11. En Galilée il détacha Césennius Gallus, légat de la douzième légion, avec des forces qui lui semblaient suffisantes pour réduire cette province. La plus forte ville de Galilée, Sepphoris, reçut Gallus à bras ouverts et, suivant le sage conseil de cette cité, les autres se tinrent en repos. Mais tout ce qu'il y avait de factieux et de brigands s'enfuit vers la montagne la plus centrale de Galilée, située en face de Sepphoris, et qu'on appelle Asamon[20]. Gallus conduisit contre eux ses troupes.

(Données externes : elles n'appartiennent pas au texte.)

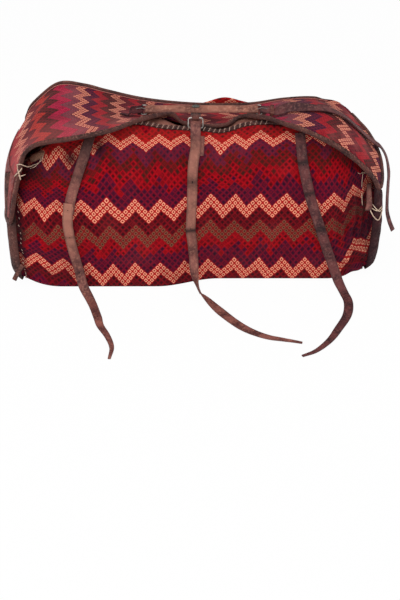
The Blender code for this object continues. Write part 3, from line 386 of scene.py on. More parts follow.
def body_line(x):
    """The outline of the body at each x: front profile, flat underside and back profile, by height.

    Each side is its bulge times a smooth profile, its rim height times the profile's height share.
    """
    share = x / HALF
    front = smooth(FRONT_PROFILE, SIDE)[:, :, None]
    back = smooth(BACK_PROFILE, SIDE)[:, :, None]
    front_height = MOUTH_HEIGHT + read_curve(FRONT_RIM, share)
    hump = BACK_HUMP * np.exp(-((share - HUMP_PLACE) / HUMP_SPREAD) ** 2)
    back_height = MOUTH_HEIGHT + read_curve(BACK_RIM, share) + hump
    full = 1.0 - RIGHT_SLACK * ease(share, *SLACK_SPAN)
    sag = FRONT_SAG * ease(share, *SAG_SPAN) * np.maximum(1.0 - front[:, 1], 0.0) ** 1.5
    front_line = np.stack((-MOUTH_FRONT - FRONT_BULGE * full * front[:, 0] + sag,
                           front_height * np.maximum(front[:, 1], 0.0)), axis=-1)
    back_line = np.stack((MOUTH_BACK + BACK_BULGE * back[:, 0] + 0.0 * share,
                          back_height * np.maximum(back[:, 1], 0.0)), axis=-1)
    inner = np.linspace(0.0, 1.0, UNDER + 1)[1:-1, None, None]
    bottom = front_line[-1] + (back_line[-1] - front_line[-1]) * inner
    line = np.concatenate((front_line, bottom, back_line[::-1]))
    beyond = ease(abs(share), LIFT_START, 1.0)
    lift = np.where(share < 0, LEFT_LIFT, RIGHT_LIFT) * beyond ** 1.6
    line[..., 1] += lift * (1.0 - ease(line[..., 1] / MOUTH_HEIGHT, 0.0, LIFT_SHARE))
    return line


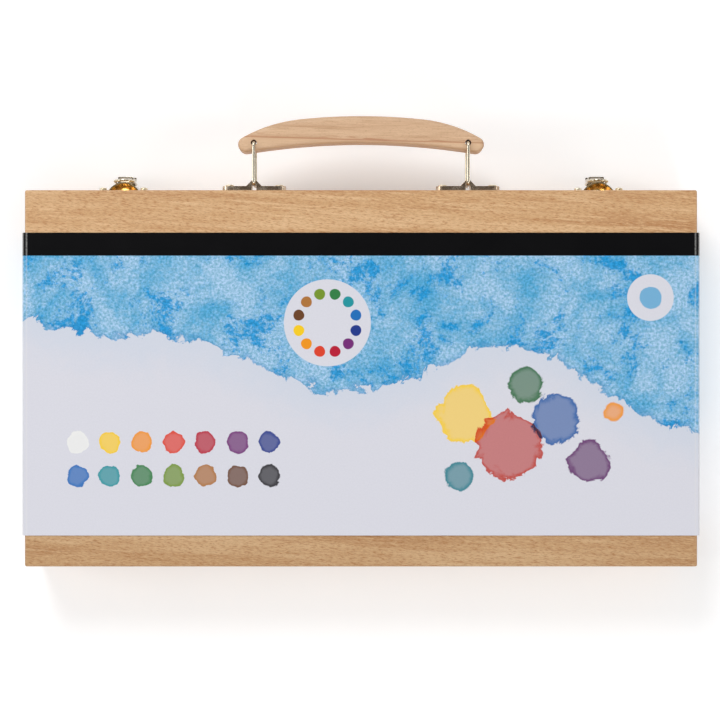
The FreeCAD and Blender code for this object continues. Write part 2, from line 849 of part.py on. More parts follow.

Les ennemis, tant qu'ils occupèrent des positions dominantes, repoussèrent facilement les attaques des Romains et en tuèrent près de deux cents ; mais quand les Romains les eurent tournés et gagnèrent les hauteurs, ils furent promptement mis en déroute armés à la légère, ils ne pouvaient supporter le choc des légionnaires complètement équipés ou, dans la fuite, échapper aux cavaliers ; seuls quelques-uns réussirent à se cacher dans des lieux accidentés, et il en périt plus de deux mille.

[20] Probablement le Djebel Daidaba, au Nord de la plaine d'Asochis.